Designing for Genuine Connection

Everything we've discussed points to a clear set of design principles for AI companions that create genuine emotional connections:

Memory first. Every interaction should build on previous ones. The user should feel increasingly known over time, not stuck in an endless first meeting.

Character specificity. Vague characters create vague connections. Specific, deeply designed characters with consistent psychology create the feeling of knowing a real person.

Emotional range. The AI should respond with appropriate emotional granularity — distinguishing between subtle emotional states and responding to each authentically.

Natural flow.

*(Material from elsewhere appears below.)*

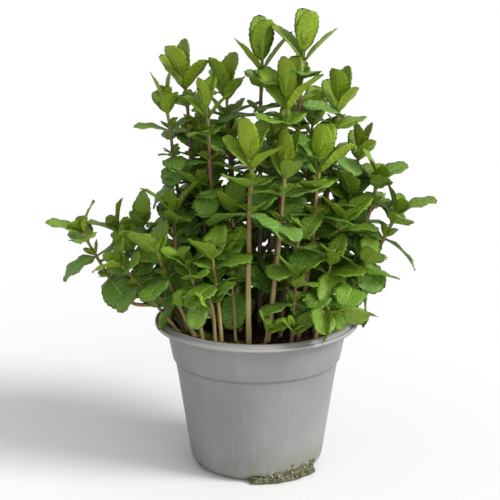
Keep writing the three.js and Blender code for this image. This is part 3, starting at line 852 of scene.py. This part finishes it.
def turned(name, profile, segments):
    """A profile of (radius, height), from the axis outwards, up and back to the axis, turned about
    Z into a closed body."""
    points = []
    rings = []
    angles = np.linspace(0, 2 * math.pi, segments, endpoint=False)
    for radius, height in profile:
        first = len(points)
        count = segments if radius else 1
        rings.append([first + i % count for i in range(segments)])
        for angle in angles[:count]:
            x, y = radius * math.cos(angle), radius * math.sin(angle)
            points.append((x * MM, y * MM, height * MM))
    faces = []
    for lower, upper in zip(rings, rings[1:]):
        for i in range(segments):
            j = (i + 1) % segments
            corners = [lower[i], lower[j], upper[j], upper[i]]
            faces.append(tuple(dict.fromkeys(corners)))
    return mesh_from(name, points, faces)


def corner_arc(radius, inset, steps=12):
    angles = np.linspace(-90, -8.5, steps)
    return [
        (BASE_RADIUS + radius * math.cos(rad(a)), inset + radius + radius * math.sin(rad(a)))
        for a in angles
    ]


def pot_outside():
    return [
        *((0, 0.6), (25, 0.6), (27.4, 0.1), (28.6, 0)),
        *corner_arc(CORNER_RADIUS, 0),
        (50.6, 60),
        (WALL_TOP_RADIUS, STEP_HEIGHT - 1),
        (WALL_TOP_RADIUS + 0.3, STEP_HEIGHT - 0.5),
        (COLLAR_FOOT_RADIUS - 0.3, STEP_HEIGHT + 0.4),
        (COLLAR_FOOT_RADIUS + 0.1, STEP_HEIGHT + 1),
        (56, 82.6),
        (COLLAR_TOP_RADIUS - 0.2, 93.8),
        (COLLAR_TOP_RADIUS + 0.2, 94.7),
        (COLLAR_TOP_RADIUS + 1.2, 95.1),
    ]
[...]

Artificial interruptions (filters, disclaimers, topic changes) break the psychological immersion that makes connection possible. Conversation should flow the way it does between two people who trust each other.

Evolving dynamics. The relationship should change over time — developing inside jokes, shared references, deepening trust. Static relationships feel artificial because real relationships always evolve.

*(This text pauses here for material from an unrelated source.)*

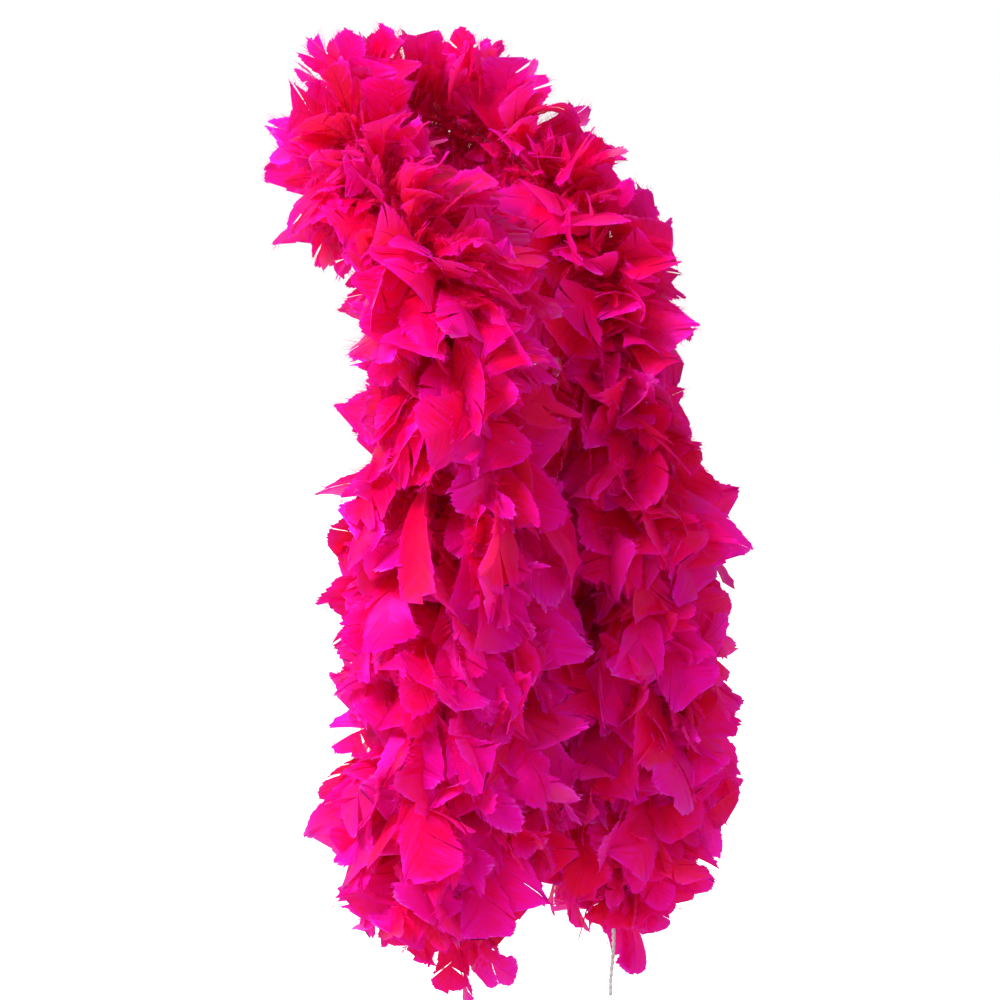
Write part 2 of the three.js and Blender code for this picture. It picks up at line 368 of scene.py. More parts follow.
class Spines:
    """The quills' curves: straight out of the string, then bent by an angle in one plane."""

    def __init__(self, root, way, bend, angle, roll_root, roll_tip):
        self.root, self.way, self.bend, self.angle = root, way, bend, angle
        self.across = np.cross(way, bend)
        self.roll_root, self.roll_tip = roll_root, roll_tip
        self.length = np.ones(len(root))

    def at(self, x):
        """Place, direction, broad direction and face direction at shares x, shaped (F, n)."""
        phi = self.angle[:, None] * np.maximum(0, x - STRAIGHT) / (1 - STRAIGHT)
        arc = self.length[:, None] * (1 - STRAIGHT) / self.angle[:, None]
        out = self.length[:, None] * np.minimum(x, STRAIGHT) + arc * np.sin(phi)
        side = arc * (1 - np.cos(phi))
        way, bend, across = (v[:, None, :] for v in (self.way, self.bend, self.across))
        place = self.root[:, None] + out[..., None] * way + side[..., None] * bend
        cos, sin = np.cos(phi)[..., None], np.sin(phi)[..., None]
        along = cos * way + sin * bend
        inner = cos * bend - sin * way
        roll = self.roll_root[:, None] + (self.roll_tip - self.roll_root)[:, None] * x
        rc, rs = np.cos(roll)[..., None], np.sin(roll)[..., None]
        return place, along, rc * across + rs * inner, rc * inner - rs * across

    def reach_out(self, out, wanted):
        """Sets the lengths so that each feather stands as far out of the string as wanted."""
        place = self.at(np.broadcast_to(np.linspace(0.2, 1, 9), (len(out), 9)))[0]
        radial = ((place - self.root[:, None]) * out[:, None]).sum(-1).max(1)
        self.length = wanted / np.clip(radial, MOST_BENT, 1)

    def keep_in_room(self, half_width):
        """Shortens feathers that would stand too far out of the frame's box or under the boa's ends."""
        x = np.broadcast_to(np.linspace(0.3, LONGEST_LOCK, 8), (len(half_width), 8))
        place, _, broad, _ = self.at(x)
        root = self.root[:, None]
        low, high = (np.array(c) for c in CAD_BOX)
        right = root[..., 0] < 0
        slope = np.where(right, RIGHT_END_SLOPE, LEFT_END_SLOPE)
        depth = np.where(right, RIGHT_END_DEPTH, LEFT_END_DEPTH) * rng.uniform(0.4, 1.2, right.shape)
        under = root[..., 2] - END_Z + depth
        share = np.ones(len(root))
        for side in (-1, 1):
            stand = place + side * WIDEST_LOCK * half_width[:, None, None] * broad - root
            spare = np.where(stand > 0, high + ROOM - root, root - low + ROOM)
            share = np.minimum(share, (spare / np.maximum(np.abs(stand), TINY)).min((1, 2)))
            sunk = slope * np.hypot(stand[..., 0], stand[..., 1]) - stand[..., 2]
            share = np.minimum(share, (under / np.maximum(sunk, TINY)).min(1))
        self.length = self.length * share
        return half_width * share


def lock_faces(rows, columns):
    """Faces of a grid of rows and columns, and of the teeth past the ends of its rows."""
    grid = np.arange(rows * columns).reshape(rows, columns)
    quads = np.stack([grid[:-1, :-1], grid[:-1, 1:], grid[1:, 1:], grid[1:, :-1]], -1).reshape(-1, 4)
    apex = rows * columns + np.arange(rows - 1)
    return quads, np.stack([grid[:-1, -1], apex, grid[1:, -1]], -1)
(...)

These aren't just theoretical principles. They're the foundation of how we design every character and every feature at Tendera.

Why This Matters Beyond Entertainment

AI companions are sometimes dismissed as mere entertainment — digital toys for lonely people. This misses what's actually happening.

For many users, AI companions serve as emotional scaffolding during difficult periods. They provide a space to practice vulnerability, process emotions, and experience the feeling of being heard — experiences that some people lack access to in their daily lives.

The psychology is clear: feeling known and understood is a fundamental human need. When AI companions successfully meet that need — through memory, consistency, and emotional authenticity — they provide genuine value in people's lives.

That's worth taking seriously. And it's worth building well.